コラム内では、現在一般的に使用される障害名・疾患名で表記をしていますが、2013年に公開された米国精神医学会が作成する、精神疾患・精神障害の分類マニュアルDSM-5などをもとに、日本小児神経学会などでは「障害」という表記ではなく、「~症」と表現されるようになりました。現在は下記の表現になっています。

神経発達症
発達障害の名称で呼ばれていましたが、現在は神経発達症と呼ばれるようになりました。
知的発達症(知的障害)、自閉スペクトラム症、注意欠如・多動症、コミュニケーション症群、限局性学習症、チック症群、発達性協調運動症、常同運動症が含まれます。

※発達障害者支援法において、発達障害の定義の中に知的発達症(知的能力障害)は含まれないため、神経発達症のほうが発達障害よりも広い概念になります。

知的発達症
知的障害の名称で呼ばれていましたが、現在は知的発達症と呼ばれるようになりました。論理的思考、問題解決、計画、抽象的思考、判断、などの知的能力の困難性、そのことによる生活面の適応困難によって特徴づけられます。

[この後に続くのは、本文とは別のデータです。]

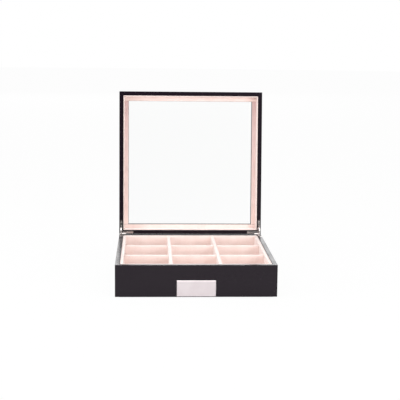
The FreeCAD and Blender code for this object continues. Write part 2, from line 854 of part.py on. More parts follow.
def make_lid():
    """Make the frame rails, the pane and the suede-wrapped strips that line the lid and hold the pane."""
    for name in ("front", "rear", "left", "right"):
        lid_rail(name)
    glass_x = HALF_WIDTH - WALL - size("glass_gap")
    glass_y = HALF_DEPTH - WALL - size("glass_gap")
    block("glass_pane", (-glass_x, -glass_y, GLASS_BOTTOM), (glass_x, glass_y, LID_FRAME_BOTTOM), OPEN_LID)
    retainer_width = size("lid_frame_width") - WALL - size("fit_gap")
    lid_strips(
        "retainer", INNER_X, INNER_Y, retainer_width, RETAINER_BOTTOM, GLASS_BOTTOM, size("retainer_round")
    )
    lining_bottom = LID_RIM + size("lid_lining_drop")
    lid_strips(
        "lining",
        INNER_X,
        INNER_Y,
        size("lid_lining_thickness"),
        lining_bottom,
        RETAINER_BOTTOM,
        size("lid_lining_round"),
    )


def check_document():
    """Stop if any object failed, any piece is empty or broken, or any cut removed nothing."""
    doc.recompute()
    for thing in doc.Objects:
        if "Invalid" in thing.State or "Error" in thing.State:
            raise RuntimeError("%s failed: %s" % (thing.Label, thing.State))
        if thing.TypeId in ("PartDesign::Pocket", "PartDesign::Hole"):
            if thing.BaseFeature.Shape.Volume - thing.Shape.Volume < 0.01:
                raise RuntimeError(thing.Label + " removed nothing")
    for label, piece in pieces.items():
        if piece.Shape.isNull() or not piece.Shape.isValid():
            raise RuntimeError(label + " has no sound shape")


make_hinges_and_walls()
make_bottom()
make_plate()
make_linings()
make_dividers()
make_lid()
check_document()
for label, piece in pieces.items():
    piece.Shape.exportStep("parts/%s.step" % label)
    print("%-28s %2d solids %10.1f mm3" % (label, len(piece.Shape.Solids), piece.Shape.Volume))
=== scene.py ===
# %% [markdown]
# # A tie box, dressed for its picture
# The box is a shallow square base of black lacquered boards with nine compartments lined in pale pink
# suede, and a deep lid that frames a pane of glass. Two small quadrant hinges hold the lid open.
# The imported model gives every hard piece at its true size, so this script never moves one. It gives them
# finishes, and it makes again, in softer shapes, everything that is wrapped in cloth.

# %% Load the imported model
import json
import math

import bmesh
import bpy
import numpy as np
from mathutils import Matrix, Vector


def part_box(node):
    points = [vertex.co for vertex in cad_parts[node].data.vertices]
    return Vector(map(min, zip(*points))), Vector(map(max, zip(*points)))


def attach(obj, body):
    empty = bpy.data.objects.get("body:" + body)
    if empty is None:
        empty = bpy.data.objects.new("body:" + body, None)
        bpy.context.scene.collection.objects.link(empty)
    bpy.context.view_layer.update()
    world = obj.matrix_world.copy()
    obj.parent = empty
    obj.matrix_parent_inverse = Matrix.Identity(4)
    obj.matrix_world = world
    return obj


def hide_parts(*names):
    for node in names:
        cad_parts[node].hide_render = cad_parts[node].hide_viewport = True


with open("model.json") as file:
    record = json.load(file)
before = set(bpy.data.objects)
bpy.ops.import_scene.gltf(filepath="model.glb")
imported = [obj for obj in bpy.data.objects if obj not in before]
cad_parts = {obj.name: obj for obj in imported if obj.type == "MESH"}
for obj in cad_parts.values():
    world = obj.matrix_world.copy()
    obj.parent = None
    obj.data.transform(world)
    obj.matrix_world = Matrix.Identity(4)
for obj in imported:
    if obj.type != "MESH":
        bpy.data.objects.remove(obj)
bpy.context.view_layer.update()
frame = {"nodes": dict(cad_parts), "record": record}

nodes = frame["nodes"]

# %% [markdown]
# ## Where things are
# Lengths are in metres. A node's own box tells where a board lies, so the few numbers below are only those
# that no box gives: the axis of the hinge pins, and the angle at which the lid stands.

# %% Measures shared by the cells below
MM = 0.001
AXIS_Y = 145 * MM
AXIS_Z = 59.2 * MM
LID_ANGLE = math.radians(-95)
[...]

程度に応じて軽度、中等度、重度に分類されます。

ASD(自閉スペクトラム症)
自閉症、高機能自閉症、広汎性発達障害、アスペルガー(Asperger)症候群などのいろいろな名称で呼ばれていたものがまとめて表現されるようになりました。ASDはAutism Spectrum Disorderの略。

ADHD(注意欠如・多動症)
注意欠陥・多動性障害の名称で呼ばれていましたが、現在はADHD、注意欠如・多動症と呼ばれるようになりました。ADHDはAttention-Deficit Hyperactivity Disorderの略。
ADHDはさらに、不注意優勢に存在するADHD、多動・衝動性優勢に存在するADHD、混合に存在するADHDと呼ばれるようになりました。今までの「ADHD~型」という表現はなくなりましたが、一部では現在も使われています。

SLD(限局性学習症)
LD、学習障害、などの名称で呼ばれていましたが、現在はSLD、限局性学習症と呼ばれるようになりました。SLDはSpecific Learning Disorderの略。